There is no pushing through.
But rather,
There is absorption. Adjustment. Acceptance.
And grief is not something you complete
But rather, you endure. Grief is not a task to finish
And move on, But an element of yourself – An alteration of your being.
A new way of seeing.
A new dimension of self.
Over the days, weeks, months and years that have followed since I lost my mum I can say that I was taken care of. Despite moments of despair, and through the pain, the Lord was with me, He gave me my counsellor, friends and family as gifts to help me adapt and adjust to my new reality (I don't say ‘new normal' as I hate that phrase). I am at a point where the pain is not wasted. I think in some ways I love more deeply. I can now give myself permission to feel whatever I feel, knowing that the Lord gave me my emotions to be fully human, after all, the pain is the price of love, when we love deeply, we feel deeply and we lose deeply. I really want to encourage all of you who face a similar journey to allow yourself to feel even the most desperate and heartbreaking pain, because I think to stare it in the face with the Lord surrounding you, will mean that you will be altered for His glory.

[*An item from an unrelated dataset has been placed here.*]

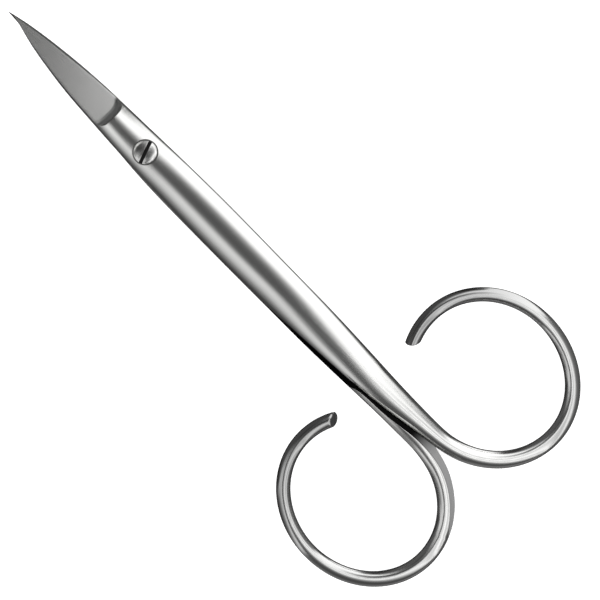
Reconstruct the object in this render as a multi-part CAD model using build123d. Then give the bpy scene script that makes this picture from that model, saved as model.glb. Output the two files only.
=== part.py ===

Has my mum's absence become part of my lived reality? Most days I think so, but I am profoundly changed. I can genuinely say that the pain has brought me closer than ever to the Lord, His word, His face and His everlasting love. When I asked the Lord for a word after my mum died He said "For (I) so loved the world that (I) gave (my) one and only Son, that whoever believes in him shall not perish but have eternal life." (John 3:16 NIV). You see, the searing loss that is spoken about in the hymn is actually the loss the Lord felt as he gave His son, Jesus, up for us...so He understands, he feels my pain, the pain of death...and it is this sacrifice that shows us the depth of His love for us.